18. A droplet discharger as claimed in claim 16, further comprising:

a plurality of carriers carrying the rows of sliding mechanisms;

the carriers being shiftable in the second directions;

the carriers each being fitted with one of the rows of sliding mechanisms on one side thereof in the second directions.

19. A droplet discharger as claimed in claim 17, wherein the droplet discharge units have a plurality of droplet discharge nozzles for discharging droplets, the nozzles being arrayed in the second directions.

20. A droplet discharger as claimed in claim 16, wherein the droplet discharge nozzles are arrayed at an angle with the second directions.

21. A droplet applicator comprising:

a droplet discharger as claimed in claim 13, and

a moving means for moving the droplet discharger in the second directions relative to the substrate;

the droplet discharge units being adapted to be relatively moved to any positions over the substrate and apply droplets to the substrate.

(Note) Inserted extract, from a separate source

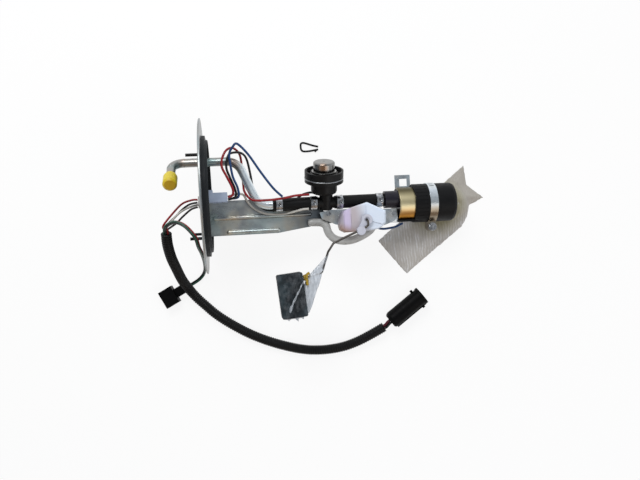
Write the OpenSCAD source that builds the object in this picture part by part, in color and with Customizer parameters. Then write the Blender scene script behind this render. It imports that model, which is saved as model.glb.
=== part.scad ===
/* [Flange] */
// Diameter of the zinc-plated steel flange
flange_d = 167; // [160:1:176]
// Thickness of the flange plate
flange_t = 2; // [1.6:0.1:3]
// Outer diameter of the gasket's sealing ring
gasket_d = 130; // [128:1:136]
// Width of the sealing ring's flat face
gasket_w = 4; // [3:0.5:8]
// Thickness of the sealing ring
gasket_t = 4; // [2.5:0.5:5]
// Length of the gasket's skirt inside the tank hole
skirt_l = 2.5; // [2:0.5:9]
// Pitch circle of the four studs
stud_pcd = 120; // [116:1:126]
// Diameter of a stud
stud_d = 3.2; // [2.6:0.1:5]
// Length of a stud beyond the plate
stud_l = 13; // [8:1:18]
// Turn of the stud square about the flange axis
stud_clock = 4; // [0:1:10]

/* [Outlet tube] */
// Outer diameter of the steel outlet tube
tube_d = 9.5; // [8.5:0.1:10]
// Wall of the outlet tube
tube_wall = 0.9; // [0.7:0.1:1.2]
// Height of the tube over the flange axis
tube_y = 38.4; // [34:0.2:40]
// Straight run of the tube outside the flange
tube_out = 20.5; // [16:0.5:26]
// Bend radius outside the flange
tube_bend = 13; // [12:0.5:16]
// Lean of the outlet end from the viewing side
tube_lean = 33; // [28:1:38]
// Straight length after the outer bend
tube_tip = 35; // [30:1:42]
// Straight run of the tube inside the flange
tube_in = 25; // [20:1:28]
// Bend radius inside the flange
drop_bend = 18; // [15:1:20]
// Angle by which the tube turns down to the hose line
drop_angle = 67; // [60:1:72]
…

22. A repairing apparatus comprising:

a droplet discharger as claimed in claim 13, and a moving means for moving the droplet discharger in the second directions relative to the substrate;

the droplet discharge units being adapted to be relatively moved to defects in the substrate, and to discharge droplets onto the defects so as to repair the defects.

23. A repairing apparatus as claimed in claim 22, wherein the moving means reciprocates the droplet discharger in the second directions relative to the substrate.

24. A method for manufacturing a color filter substrate by:

using a droplet applicator as claimed in claim 21, the substrate being a color filter substrate, the droplet discharge units being units for discharging color droplets; and

discharging color droplets onto the color filter substrate.

25. A method for manufacturing a color filter substrate by:

using a repairing apparatus as claimed in claim 22, the substrate being a color filter substrate having a defect, the droplet discharge units being units for discharging color droplets; and

discharging color droplets onto the defect so as to repair the defect.